Independent economist Saul Eslake, in a recent review of Tasmania’s finances, questioned whether the state could afford such a large infrastructure program. He noted that Tasmania is set to run the largest public sector infrastructure program in Australia relative to its size. Eslake recommended reducing infrastructure spending from nearly 7% of the state's gross product to around 4%, but Ferguson rejected this, saying that cutting back would be a mistake, given the current economic conditions.
Ferguson added that the budget will also focus on public services and cost-of-living relief, with no plans to implement new revenue-raising measures, such as changes to stamp duty or payroll tax, as suggested by Eslake.

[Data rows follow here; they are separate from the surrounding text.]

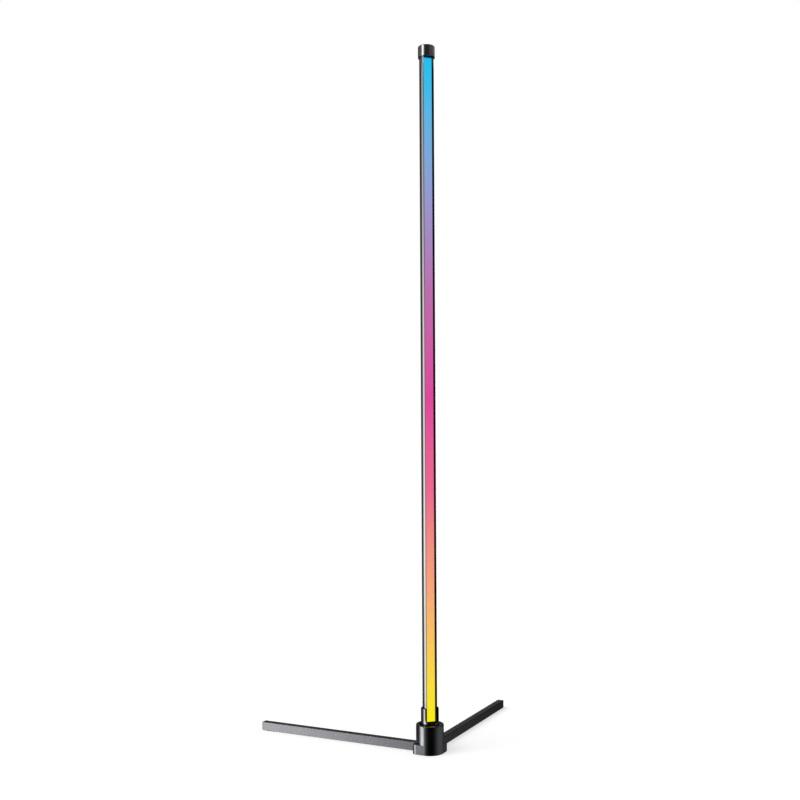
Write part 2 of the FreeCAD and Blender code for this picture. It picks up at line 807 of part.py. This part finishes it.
parts = {
    "hub_housing": hub_housing(),
    "hub_base_plate": hub_base_plate(),
    "base_plate_screws": screws_in_legs_frame(
        small_screw_radius, small_screw_length, base_boss_places()),
    "hub_foot_pad": hub_foot_pad(),
    "leg_bracket": leg_bracket(),
    "bracket_screws": screws_in_legs_frame(
        large_screw_radius, bracket_screw_length, bracket_screw_places()),
    "pole_sleeve": pole_sleeve(),
    "sleeve_screws": screws_on_circle(
        ear_circle, ear_angles, pole_seat - sleeve_floor, small_screw_length),
    "pole_foot_insert": pole_foot_insert(),
    "pole_lock_screw": pole_lock_screw(),
    "lower_pole_joiner": pole_joiner(1),
    "upper_pole_joiner": pole_joiner(2),
    "joiner_screws": joiner_screws(),
    "channel_plug": rounded_cover(pole_seat, channel_plug_top),
    "diffuser": rounded_cover(channel_plug_top, strip_high),
    "led_strip": led_strip(),
    "led_chips": led_chips(),
    "top_cap": top_cap(),
    "control_board": control_board(),
    "board_screws": screws_on_circle(post_circle, post_angles, board_low, small_screw_length),
    "controller_chip": on_board(controller_size, *controller_place),
    "smoothing_capacitor": rod(
        capacitor_radius, board_top, board_top + capacitor_height, *capacitor_place),
    "lead_connector": on_board(connector_size, lead_shift[0], lead_shift[1] - lead_front),
    "strip_lead": strip_lead(),
    "dc_jack": dc_jack(),
    "dc_jack_pin": dc_jack_pin(),
}
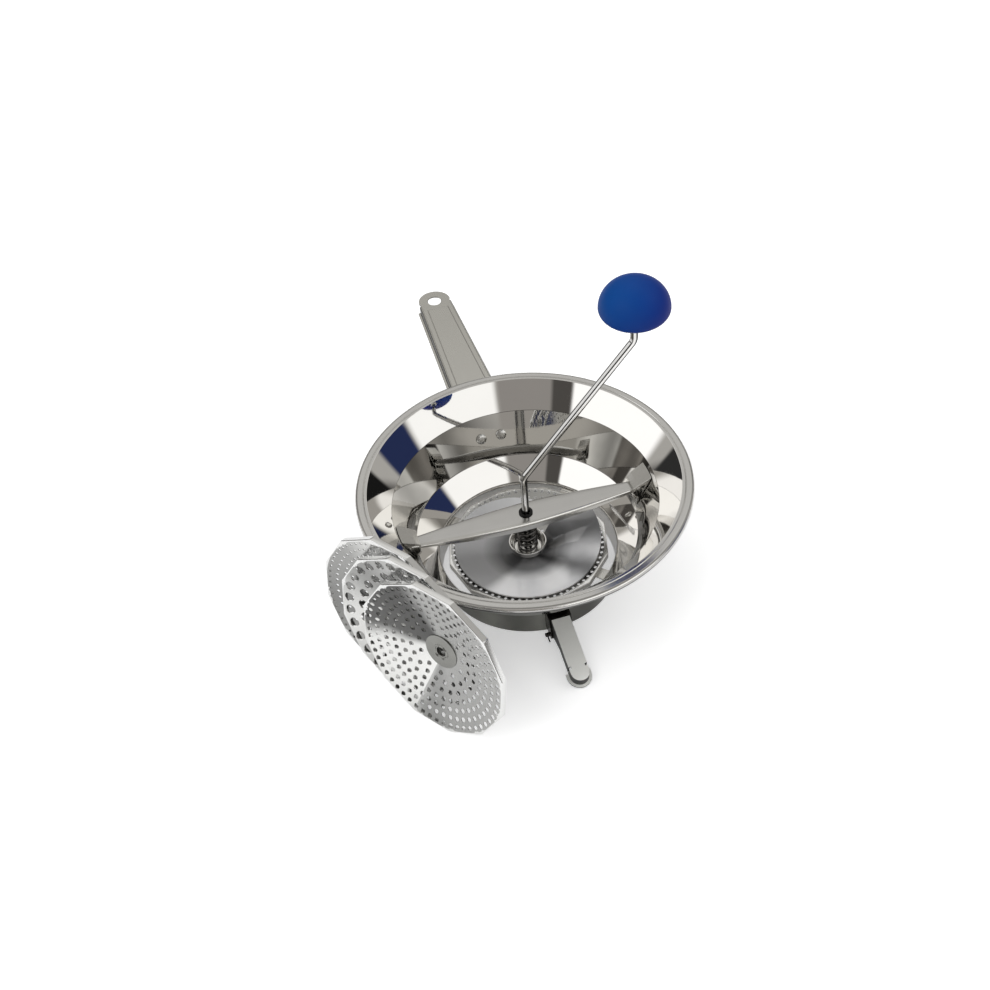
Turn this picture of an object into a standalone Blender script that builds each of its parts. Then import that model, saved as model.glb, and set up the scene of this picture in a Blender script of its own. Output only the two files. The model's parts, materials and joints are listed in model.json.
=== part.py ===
# Hand cranked food mill with three spare perforated discs.
# Metres, +Z up. Z = 0 is the table, the handle points to +Y and the cross bar runs along X.

import math

import bmesh
import bpy
from mathutils import Matrix, Vector

for old in list(bpy.data.objects):
    bpy.data.objects.remove(old)

# Driving dimensions

# Bowl, from the rolled rim down to the outlet neck
mill_height = 0.113
rim_radius = 0.1552
bead_radius = 0.0032
rim_band = 0.0110
brim_run_share = 0.3271
wall_run_share = 0.3203
brim_drop = 0.0243
wall_drop = 0.0413
neck_height = 0.0270
neck_play = 0.0060
shoulder_radius = 0.0070
sheet = 0.0012

# Gaps between pieces
gap = 0.0003
wall_gap = 0.00045
running_gap = 0.0006
overrun = 0.0040
merge_distance = 0.000003

# Perforated discs
disc_radius = 0.0780
disc_sheet = 0.0010
disc_dish = 0.0140
disc_flange = 0.0060
disc_land = 0.0020
disc_lift = 0.0020
hub_radius = 0.0178
hub_washer = 0.0012
hub_hole_radius = 0.0046
hub_bead_radius = 0.0068
hub_crown_share = 0.6
fine_hole_radius = 0.0012
medium_hole_radius = 0.0021
coarse_hole_radius = 0.0042
hole_land = 0.0006
hole_start_share = 1.7
ring_turn_share = 0.5

# Seat lugs inside the neck
lug_sheet = 0.0015
lug_reach = 0.0115
lug_height = 0.0120
lug_width = 0.0130

# Handle
handle_drop = 0.0260
handle_length = 0.2209
handle_root_width = 0.0475
handle_tip_width = 0.0345
handle_depth = 0.0100
handle_lip = 0.0030
handle_sheet = 0.0014
handle_tongue_width = 0.0360
handle_tongue_drop = 0.0330
handle_channel_share = 0.35
handle_tongue_share = 0.67
handle_rivet_share = 0.58
handle_panel_margin = 0.0065
handle_panel_rise = 0.0006
hang_hole_radius = 0.0072
rivet_radius = 0.0027
rivet_head_radius = 0.0052
rivet_head_height = 0.0016
handle_rivet_spacing = 0.0210
rivet_crown_share = 0.62
rivet_edge_share = 0.35
small_rivet_share = 0.7

# Folding leg and its bracket
leg_pin_height = 0.0088
leg_pin_radius = 0.0020
leg_stand_off = 0.0123
leg_pin_length = 0.0290
leg_pin_head_radius = 0.0032
leg_pin_head = 0.0016
leg_pin_crown_share = 0.6
leg_pin_point_share = 0.7
leg_width = 0.0176
leg_sheet = 0.0012
leg_rise = 0.0184
leg_length = 0.0590
leg_flange = 0.0105
leg_slope = math.radians(15.0)
leg_lobe = 0.0048
leg_taper_length = 0.0160
leg_lip = 0.0028
leg_lip_length = 0.0130
leg_notch = 0.0022
bracket_sheet = 0.0015
bracket_lap_share = 0.8
bracket_ear_share = 0.55
bracket_rivet_spacing = 0.0104
cotter_radius = 0.0007
cotter_length = 0.0085
cotter_leg_shares = (0.45, 0.60)
cotter_bend_share = 1.5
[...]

Diverging Views on Economic Strategy
Construction industry leaders have voiced support for the government's approach, with Master Builders Tasmania CEO David Clerk praising the decision to invest in commercial and civil sectors, which he says will encourage business confidence. Andrew Winch of the Civil Contractors Federation described the infrastructure investment as a broader economic stimulus, benefiting local businesses across Tasmania.
However, the opposition has criticized the government’s spending priorities. Labor’s Shadow Treasurer Josh Willie warned that public services are already under strain and that continued infrastructure investment without addressing debt will worsen the state's financial position. The Greens leader, Rosalie Woodruff, also expressed concern that the government is increasing infrastructure spending while cutting public service jobs through an "efficiency dividend," which requires departments to find savings.
As Tasmania’s net debt reached $3.5 billion at the end of the 2023-24 fiscal year, debate continues over the long-term sustainability of the government’s economic strategy. Both critics and supporters agree on the need for careful management of the state’s finances but differ sharply on the best path forward.